Pour le moment, non. Ce qui se passe, chaque saison, c'est qu'on fait revenir des anciens. On a une épreuve nouveaux contre anciens, on a fait revenir Jean Imbert, en saison 3 on était retourné chez Stéphanie Le Quellec. On se sert des personnalités fortes comme un réservoir éditorial, ce qui fait qu'il peut y avoir des interactions avec les uns et les autres. Mais un "Top Chef" all-stars, pour le moment, non.

Comment vous voyez la multiplication des formats de cuisine ? On pensait qu'on avait tout vu et aujourd'hui on a les meilleurs pâtissiers sur la Six mais aussi sur France 2... Vous pensez qu'à moyen terme, ça peut causer une lassitude ?

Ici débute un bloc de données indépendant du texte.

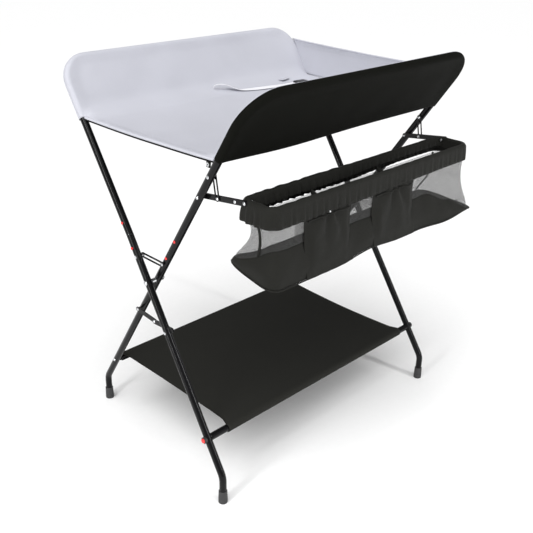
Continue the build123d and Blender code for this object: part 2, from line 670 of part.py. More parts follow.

C'est l'éternelle question... Pour le moment, les programmes de cuisine sont populaires. Je pense qu'ils correspondent à quelque chose d'extrêmement rassurant dans une situation morose. La nourriture reste une valeur refuge universelle. Après, je crois que les programmes de cuisine peuvent coexister dans la mesure où ils racontent une histoire différente. Si vous prenez "Cauchemar en cuisine", "Le chef en France", "Un dîner presque parfait", "Top Chef"... On est à chaque fois dans des couleurs de programmes très différentes. Ca commence à se marcher dessus quand il y a plusieurs programmes qui racontent la même chose, et ça peut lasser les gens. En vrai, au moment où on se parle, les audiences restent bonnes sur tous ces programmes, donc ça ne lasse pas encore. Mais je pense que la cuisine n'est pas éternelle. A un moment donné, les gens auront envie qu'on leur raconte d'autres histoires.